We live in a world where actions and choices have consequences.  That is what it means to be human.  Those saying that the cost of living in a world where such consequences are possible is too high a cost are really asking to live in a non-human world, a world of machines running on programmes or animals running on instinct.  But God made a world for men and women to live in, a world of consequences, a world full of invitations to joy.  A tender soul will grieve for Magda, and since this is a fairy tale where we cannot truly know what was in her heart, we may pray for her as well, hoping that some small corner of her heart remained open to the light after all, and that she will choose to emerge from her fatal and suffocating obsession.  It seems unlikely, given the bare facts of her biography, but we cannot know with absolute certainty.  What we can know is that such a tragedy is possible, for we live in a world of consequences, a world where choices count, a world made for joy.  We must therefore choose wisely.

Ultimately we must face the question about what kind of world we have and what kind of world we want.  Do we want a non-human world, a cosmos safe from such dreadful possibilities, even at the cost of excluding the possibility of joy and love?  Are we saying that because Magda might choose misery over a world without National Socialism that God should never have created a world where choice and love are possible?  That because Magda refuses joy none can ever have it?
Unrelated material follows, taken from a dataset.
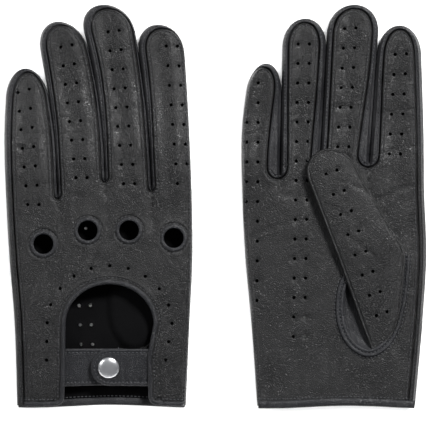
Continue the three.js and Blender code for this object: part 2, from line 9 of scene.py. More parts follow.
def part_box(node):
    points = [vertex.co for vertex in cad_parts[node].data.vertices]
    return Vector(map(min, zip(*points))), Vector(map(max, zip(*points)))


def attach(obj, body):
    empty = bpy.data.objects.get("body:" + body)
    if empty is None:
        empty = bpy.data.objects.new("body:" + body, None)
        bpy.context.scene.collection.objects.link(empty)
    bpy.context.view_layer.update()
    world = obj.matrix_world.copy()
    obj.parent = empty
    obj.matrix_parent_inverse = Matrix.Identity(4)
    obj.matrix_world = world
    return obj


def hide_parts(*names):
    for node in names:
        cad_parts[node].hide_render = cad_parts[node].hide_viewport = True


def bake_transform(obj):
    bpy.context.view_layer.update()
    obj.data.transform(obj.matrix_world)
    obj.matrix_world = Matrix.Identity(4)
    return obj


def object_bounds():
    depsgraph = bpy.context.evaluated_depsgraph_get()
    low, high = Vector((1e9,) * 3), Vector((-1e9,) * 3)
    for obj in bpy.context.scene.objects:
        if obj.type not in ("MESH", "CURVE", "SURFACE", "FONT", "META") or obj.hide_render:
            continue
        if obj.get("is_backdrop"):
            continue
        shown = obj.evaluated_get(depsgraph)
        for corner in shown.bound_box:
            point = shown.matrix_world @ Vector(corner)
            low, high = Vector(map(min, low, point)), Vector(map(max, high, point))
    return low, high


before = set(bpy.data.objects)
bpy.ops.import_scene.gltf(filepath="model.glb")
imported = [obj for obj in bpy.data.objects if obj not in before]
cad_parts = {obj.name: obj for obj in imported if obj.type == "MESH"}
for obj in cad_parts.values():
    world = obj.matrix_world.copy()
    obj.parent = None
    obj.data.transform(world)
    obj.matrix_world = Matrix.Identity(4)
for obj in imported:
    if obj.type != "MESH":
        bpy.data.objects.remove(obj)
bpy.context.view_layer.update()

# Table and light. The gloves lie on a plain white board, seen from straight above. One soft lamp
# stands beyond the fingertips at the right and one at the left; a third lights the board alone.
MM = 0.001
VIEW_HEIGHT = 1.6
VIEW_WIDTH = 0.2494
SENSOR = 0.036
GLOVE_TOP = 0.012
TABLE_HALF = 3

floor_mesh = bpy.data.meshes.new("table")
corners = [(x * TABLE_HALF, y * TABLE_HALF, 0) for x, y in ((-1, -1), (1, -1), (1, 1), (-1, 1))]
floor_mesh.from_pydata(corners, [], [(0, 1, 2, 3)])
floor = bpy.data.objects.new("table", floor_mesh)
bpy.context.collection.objects.link(floor)
floor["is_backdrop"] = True

board = bpy.data.materials.new("white_board")
board.use_nodes = True
board_surface = board.node_tree.nodes["Principled BSDF"].inputs
board_surface["Base Color"].default_value = (0.9, 0.9, 0.9, 1)
board_surface["Roughness"].default_value = 0.9
floor_mesh.materials.append(board)


def soft_lamp(name, place, size, power):
    light = bpy.data.lights.new(name, "AREA")
    light.size = size
    light.energy = power
    lamp = bpy.data.objects.new(name, light)
    lamp.location = place
    lamp.rotation_euler = (-Vector(place)).to_track_quat("-Z", "Y").to_euler()
    bpy.context.collection.objects.link(lamp)
    return lamp


soft_lamp("lamp_right", (0.75, 0.9, 1.2), 0.36, 36)
soft_lamp("lamp_left", (-1.7, 0.5, 1.3), 0.8, 14)
table_lamp = soft_lamp("table_lamp", (0, 0, 2.1), 1.9, 75)
lit = bpy.data.collections.new("lit_by_table_lamp")
lit.objects.link(floor)
table_lamp.light_linking.receiver_collection = lit

room = bpy.data.worlds.new("room")
room.use_nodes = True
backdrop = room.node_tree.nodes["Background"].inputs
backdrop["Color"].default_value = (0.93, 0.95, 1.0, 1)
backdrop["Strength"].default_value = 0.165
bpy.context.scene.world = room
bpy.context.scene.view_settings.view_transform = "Standard"

lens = bpy.data.cameras.new("view")
lens.sensor_width = SENSOR / MM
lens.lens = SENSOR / MM * (VIEW_HEIGHT - GLOVE_TOP) / VIEW_WIDTH
camera = bpy.data.objects.new("view", lens)
camera.location = (-0.0003, -0.0038, VIEW_HEIGHT)
bpy.context.collection.objects.link(camera)
bpy.context.scene.camera = camera


# Hand leather. Each glove is a flat tube of black nappa, cut as a back and a palm panel that
# carry their four finger stalls, with narrow fourchettes sewn between the fingers. The back
# wraps round the index side and the palm round the little side; air holes are punched in rows.
class Shade:
    """A socket on its way through a material's nodes, which takes part in sums."""

    def __init__(self, tree, socket=None):
        self.tree = tree
        self.socket = socket

    def node(self, kind, settings=None, inputs=None, out=0):
        node = self.tree.nodes.new("ShaderNode" + kind)
        for key, value in (settings or {}).items():
            if key == "stops":
                for stop, (place, shade) in zip(node.color_ramp.elements, value):
                    stop.position = place
                    stop.color = shade
            else:
                setattr(node, key, value)
        for key, value in (inputs or {}).items():
            if isinstance(value, Shade):
                self.tree.links.new(value.socket, node.inputs[key])
            else:
                node.inputs[key].default_value = value
        return Shade(self.tree, node.outputs[out])

    def sum(self, operation, first, second):
        return self.node("Math", {"operation": operation}, {0: first, 1: second})

    def __add__(self, other):
        return self.sum("ADD", self, other)

    def __radd__(self, other):
        return self.sum("ADD", other, self)

    def __sub__(self, other):
        return self.sum("SUBTRACT", self, other)

    def __rsub__(self, other):
        return self.sum("SUBTRACT", other, self)

    def __mul__(self, other):
        return self.sum("MULTIPLY", self, other)

    def __rmul__(self, other):
        return self.sum("MULTIPLY", other, self)

    def band(self, low, high):
        """0 below low, 1 above high, smooth between."""
        settings = {"interpolation_type": "SMOOTHSTEP"}
        return self.node("MapRange", settings, {"Value": self, "From Min": low, "From Max": high})

    def mix(self, dark, light):
        """A colour between two, by this value."""
        settings = {"data_type": "RGBA"}
        return self.node("Mix", settings, {0: self, 6: dark, 7: light}, out=2)


def start_material(name):
    material = bpy.data.materials.new(name)
    material.use_nodes = True
    shade = Shade(material.node_tree)
    surface = material.node_tree.nodes["Principled BSDF"]
    return material, shade, surface


def feed(surface, **values):
    for key, value in values.items():
        socket = surface.inputs[key.replace("_", " ")]
        if isinstance(value, Shade):
            value.tree.links.new(value.socket, socket)
        else:
            socket.default_value = value


def nappa(name, dark, light, gloss, grain):
    """Dyed lambskin: fine pebbles with creased skin between them, polished where it rubs."""
    material, shade, surface = start_material(name)
    spot = shade.node("TexCoord", out=3)
    bent = shade.node("TexNoise", {"noise_dimensions": "3D"}, {"Vector": spot, "Scale": 260.0}, out=1)
    drift = shade.node("VectorMath", {"operation": "SCALE"}, {0: bent, "Scale": 0.0009})
    grain_spot = shade.node("VectorMath", {"operation": "ADD"}, {0: spot, 1: drift})
    skin = {"feature": "DISTANCE_TO_EDGE"}
    pebble = shade.node("TexVoronoi", skin, {"Vector": grain_spot, "Scale": 1050.0})
    fine = shade.node("TexNoise", {}, {"Vector": spot, "Scale": 2600.0, "Detail": 3.0})
    broad = shade.node("TexNoise", {}, {"Vector": spot, "Scale": 140.0, "Detail": 4.0})
    patch = shade.node("TexNoise", {}, {"Vector": spot, "Scale": 38.0, "Detail": 2.0})
    cell = pebble.band(0.02, 0.3)
    worn = patch.band(0.35, 0.7)
    colour = (cell * 0.7 + worn * 0.3).mix(dark, light)
    rough = gloss + (1 - cell) * 0.2 + worn * 0.1 + broad * 0.12 - 0.08
    relief = cell * (0.7 * grain) + fine * 0.35 + broad * 1.6
    bump = shade.node("Bump", {}, {"Strength": 0.9, "Distance": 0.0003, "Height": relief})
    feed(surface, Base_Color=colour, Roughness=rough, Normal=bump, Specular_IOR_Level=0.55)
    return material


LEATHER_DARK = (0.0056, 0.0056, 0.006, 1)
LEATHER_LIGHT = (0.0142, 0.014, 0.0142, 1)
back_leather = nappa("glove_nappa", LEATHER_DARK, LEATHER_LIGHT, 0.31, 1.0)
side_leather = nappa("fourchette_nappa", (0.006, 0.006, 0.0075, 1), (0.014, 0.0145, 0.018, 1), 0.36, 0.8)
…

Now is the time to bring our own children back into the equation.  Should they never have been born with the possibility of knowing love and joy because some will refuse it?  One may still insist, “The cost of freedom is too high.  Because Magda will suffer for her refusal to live in a world without Hitler, no one, including your own children, may know joy.  Better to have cosmos full only of machinery or animals than to have Magda eternally damned by her own refusal.”  Maybe that’s the only moral option available.  Maybe our children should never have been created because the risks are too great and Magda’s fate is too terrible.  But then who’s the heartless one now?